The problem the movie faces is a bit of identity crisis. It seems lost somewhere between the fun & games of the Ocean movies and the grime & sweat of old-school heist films. Daniel Mays (“Atonement”) and newcomer Stephen Campbell Moore play Dave and Kev, a couple of Terry Leather’s charming gang of human potatoes, while the waifish lookout (Michael Jibson, “Flyboys”) bumbles about with the walkie-talkie outside. The obtuseness and somewhat ridiculous physical appearance of these characters causes them to wax comical, which doesn’t fit with much of the rest of the film’s gritty texture.
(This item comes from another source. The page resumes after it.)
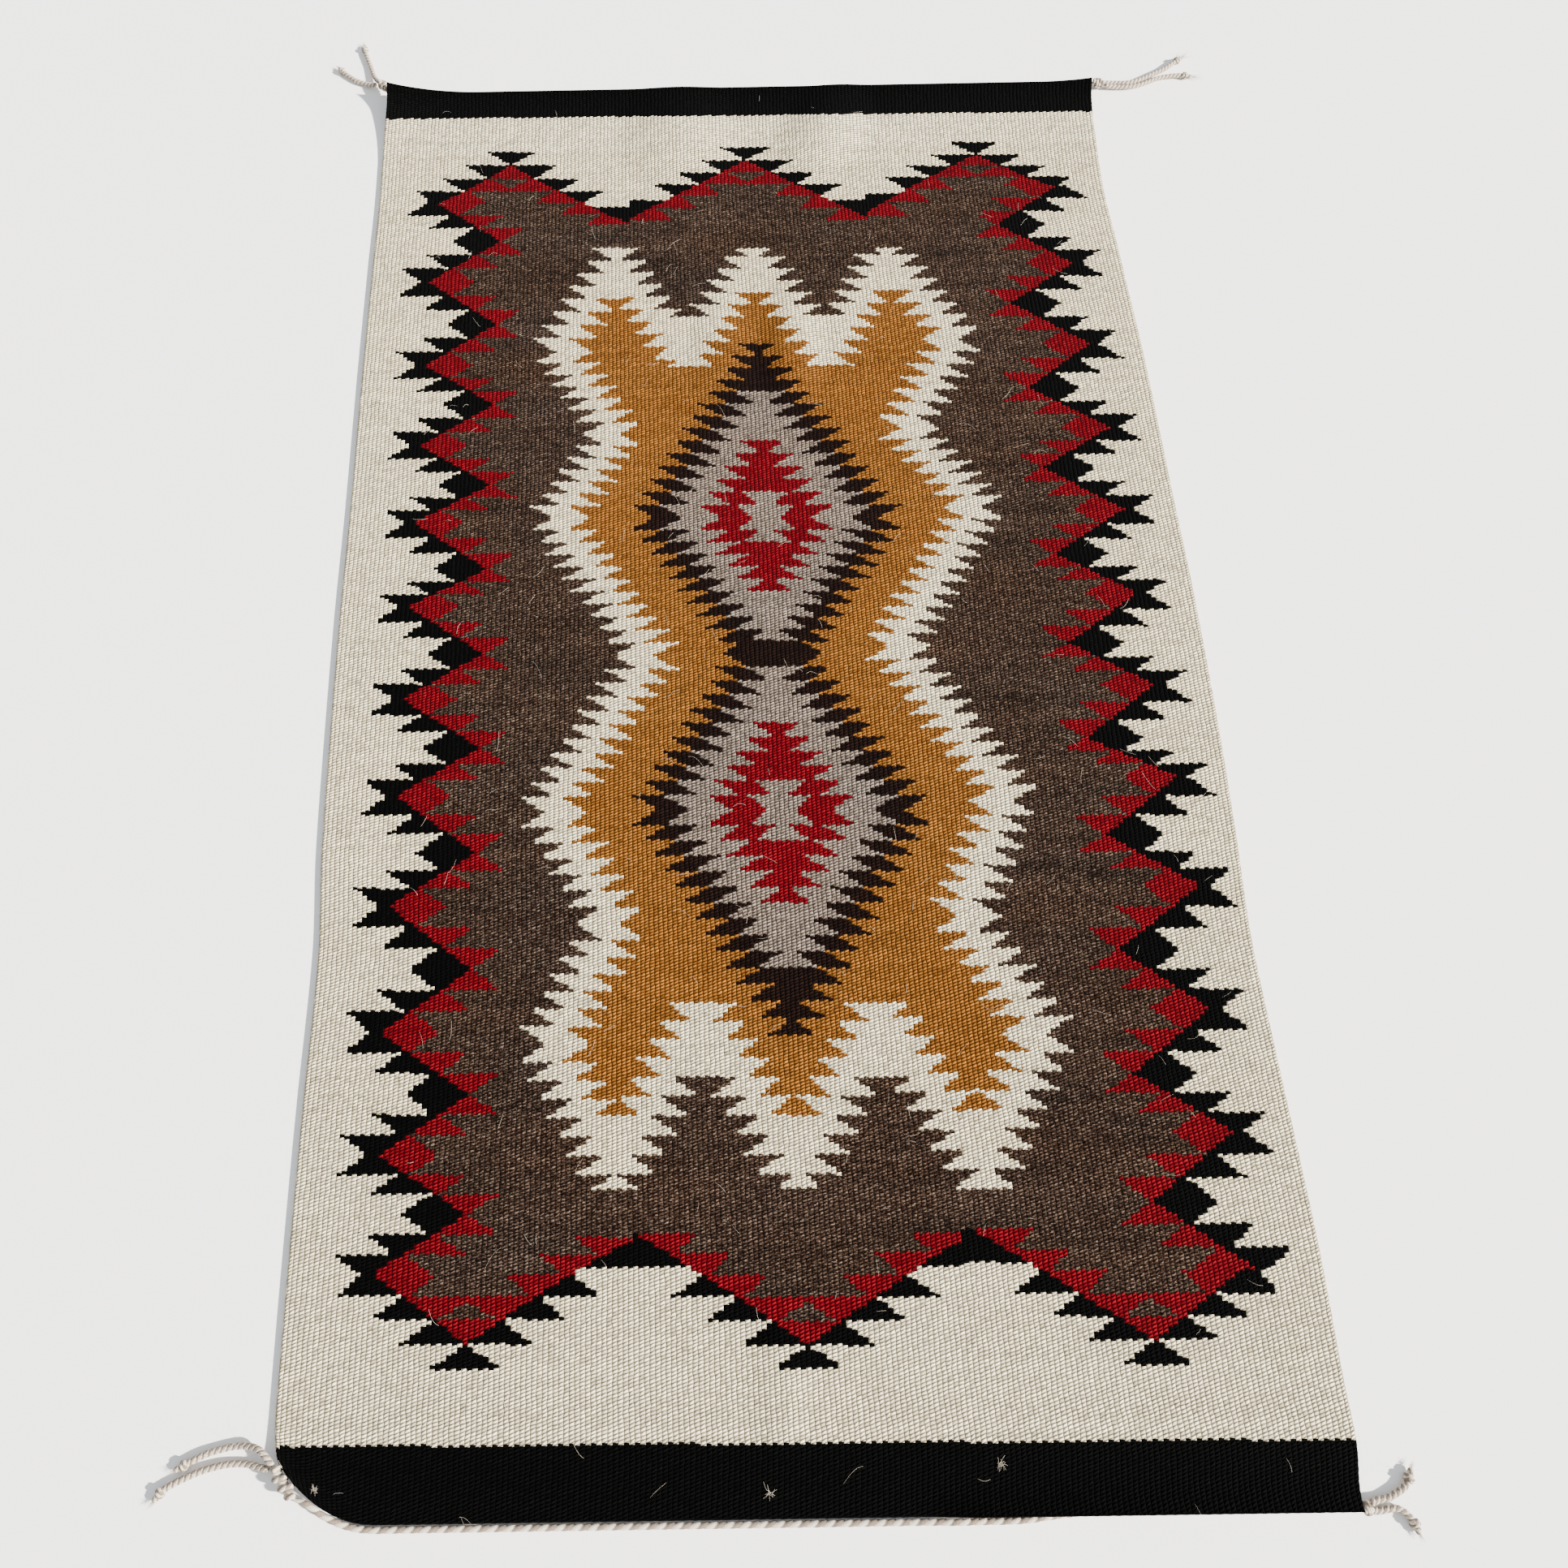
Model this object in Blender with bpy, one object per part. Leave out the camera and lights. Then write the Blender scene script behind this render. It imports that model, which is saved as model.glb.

I’d personally like to hear Statham’s take, this being his second heist film with “Job” in the title, on how he feels the two movies differed. With him at the helm, portraying the occasionally fractious but utterly likeable hero instead of one-dimensional Handsome Rob, the ride was much more authentic. Or maybe authenticity is just something I associate with large amounts of dirt.

Blog explanation

March 9, 2008

So I used to review movies for my college newspaper, and I can’t seem to purge it from my system. So I’m going to restart now, reviewing some semi-current movies until I either get bored or can’t afford it anymore.